Output every line below exactly.
· · · ·
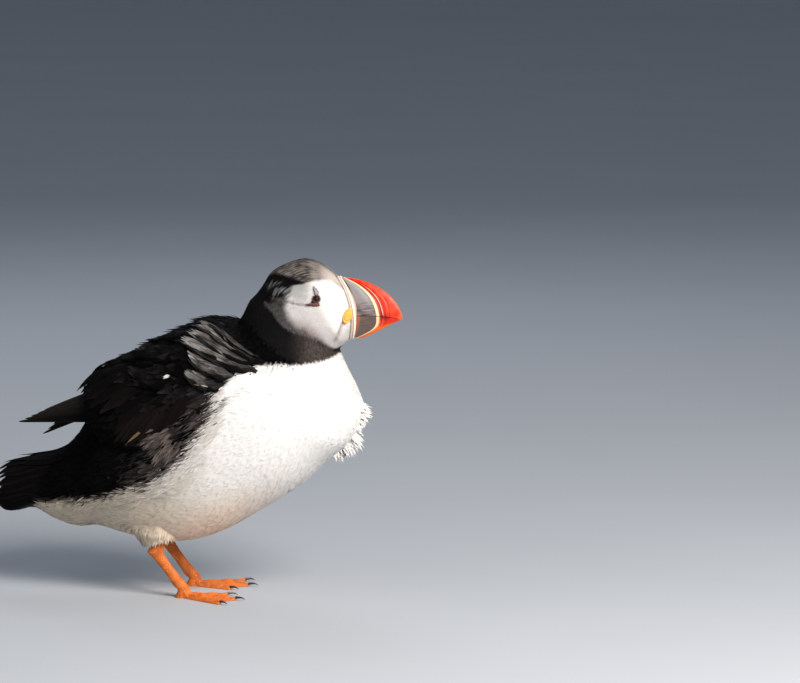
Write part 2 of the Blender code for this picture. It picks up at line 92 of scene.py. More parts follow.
# Folded wing: station, angles of its upper and lower edge, how proud each edge stands.
WING = (
    (12.75, 63, 72, 0.9, 0.9),
    (12.2, 46, 75, 1.1, 2.6),
    (11.0, 29, 80, 2.0, 4.0),
    (9.3, 25, 86, 3.6, 4.6),
    (7.8, 23, 84, 6.4, 4.8),
    (6.6, 19, 74, 9.4, 5.2),
    (5.95, 24, 60, 9.0, 5.0),
)
WING_CROWN = 2.2
PRIMARY_ROOT_TOP, PRIMARY_ROOT_BOTTOM = (-74, 17, 125), (-68, 24, 108)
PRIMARY_TIP = {"right": (-114, 9, 106), "left": (-105, 12, 95.5)}

LEG_SPREAD, ANKLE_Z, SHANK_TOP_Z, SHANK_LEAN = 21, 6.6, 27.6, -17.0
ANKLE_X = {"right": -6, "left": -10}
SHANK_FORE_AFT, SHANK_ACROSS = 4.3, 2.6
THIGH_TOP_Z, THIGH_LEAN, THIGH_GROWTH = 66.0, 12.0, 11.0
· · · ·
• [CORRECT OUTPUT]
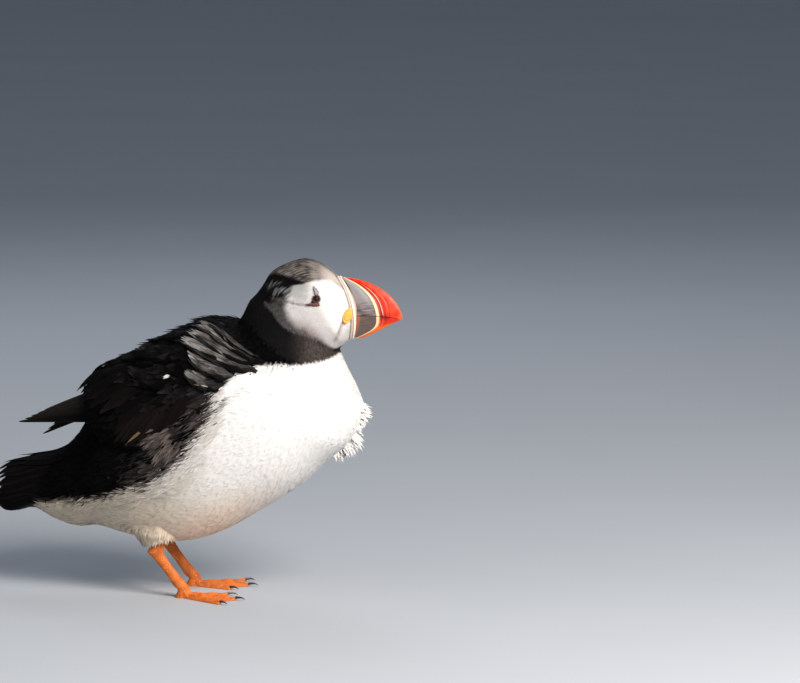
Write part 2 of the Blender code for this picture. It picks up at line 92 of scene.py. More parts follow.
# Folded wing: station, angles of its upper and lower edge, how proud each edge stands.
WING = (
    (12.75, 63, 72, 0.9, 0.9),
    (12.2, 46, 75, 1.1, 2.6),
    (11.0, 29, 80, 2.0, 4.0),
    (9.3, 25, 86, 3.6, 4.6),
    (7.8, 23, 84, 6.4, 4.8),
    (6.6, 19, 74, 9.4, 5.2),
    (5.95, 24, 60, 9.0, 5.0),
)
WING_CROWN = 2.2
PRIMARY_ROOT_TOP, PRIMARY_ROOT_BOTTOM = (-74, 17, 125), (-68, 24, 108)
PRIMARY_TIP = {"right": (-114, 9, 106), "left": (-105, 12, 95.5)}

LEG_SPREAD, ANKLE_Z, SHANK_TOP_Z, SHANK_LEAN = 21, 6.6, 27.6, -17.0
ANKLE_X = {"right": -6, "left": -10}
SHANK_FORE_AFT, SHANK_ACROSS = 4.3, 2.6
THIGH_TOP_Z, THIGH_LEAN, THIGH_GROWTH = 66.0, 12.0, 11.0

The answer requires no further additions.